We can repeat this until we arrive at the optimum heap size.

For more information, see this post: How to Optimize Memory Allocation.

How Do We Adjust the Heap Size?

Changing the heap size is very simple: the initial heap size and the maximum heap size are controlled by command line arguments when the JVM is invoked.

The initial heap size, when the JVM starts up, is controlled by the argument -Xms. The maximum size to which the heap is allowed to grow is controlled by the argument -Xmx. Up to the value of -Xmx, the JVM can request more memory from the operating system as needed.

For example, to set the initial heap size to 512 MB and the maximum heap size to 1 GB when running a program named myprog, the command line would look like this:

java -Xms512m -Xmx1g myprog

The arguments –Xms and –Xmx are followed immediately by the required size suffixed by either k, m or g to indicate kilobytes, megabytes or gigabytes.

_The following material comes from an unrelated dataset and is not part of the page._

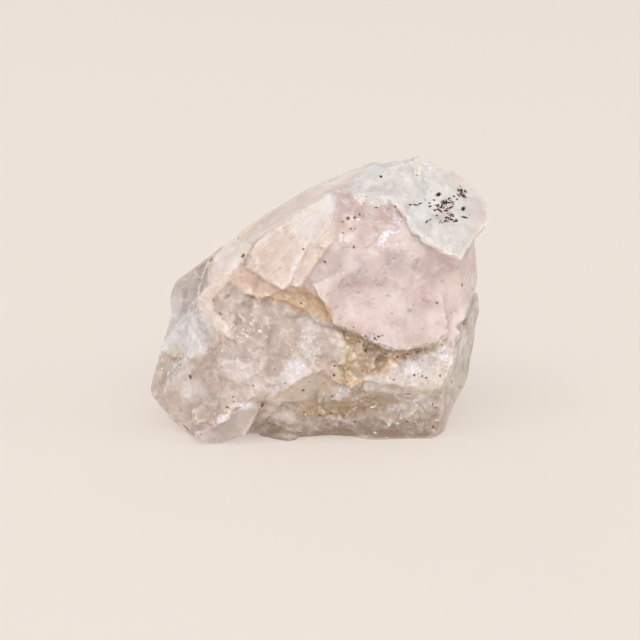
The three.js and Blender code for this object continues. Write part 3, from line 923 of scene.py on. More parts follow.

If these arguments aren’t provided, the JVM calculates default initial and maximum heap sizes, depending on the version of Java and the memory size of the device. The initial size is usually a small percentage of the available memory, and the maximum may be around 25% of available memory. This calculation doesn’t work properly when using Java versions prior to Java 8 within containers.

It’s also possible to set initial, minimum and maximum heap sizes as a percentage of the available memory.Tthis is especially useful to make the application scalable when running in a container. The command line switches are: -XX: InitialRAMPercentage, -XX: MaxRAMPercentage and –XX: MinRAMPercentage. This facility is only available in Java versions 9 and later.

Many system administrators like to set -Xms to a lower value than -Xmx, but this is not usually a good idea. Unlike thread pools and connection pools, there is no real advantage to setting the initial heap size lower than the maximum. In fact, setting the two parameters to different values has several disadvantages:

• The application may not be stable if the entire device becomes short of memory. If the operating system is unable to supply additional memory when requested, it could result in the application throwing an Out of Memory Error. On the other hand, if the operating system runs dangerously low on memory, it uses an algorithm to decide which application it views as the culprit. Any application that repeatedly asks for more memory may be seen as a rogue process and killed by the operating system.
• There is some overhead involved in requesting memory from and releasing memory to the operating system. For memory-intensive applications, this can result in a significant loss of performance.
• The GC may run more frequently, as it is generally triggered before the JVM requests more memory. 
• If the initial memory is not sufficient, it may increase the application’s start-up time.

Setting -Xms lower than -Xmx doesn’t lower cloud computing costs, so there is really no good reason to do this. 

For a full cover of this topic, and some benchmark tests, see this article: Benefits of Setting Initial and Maximum Heap Sizes the Same.

Conclusion

Understanding heap sizing is important for systems administrators and developers. If the heap is set to the optimum size, we avoid performance issues and crashes on the one hand, and reduce running costs on the other.

Garbage collection monitoring is key to making sure the heap is set to the best possible size for the application. In this article, we’ve used GCeasy to analyze the logs and identify key performance indicators. With regular monitoring and adjusting two simple command line arguments, we can keep our applications running efficiently without incurring unnecessary costs.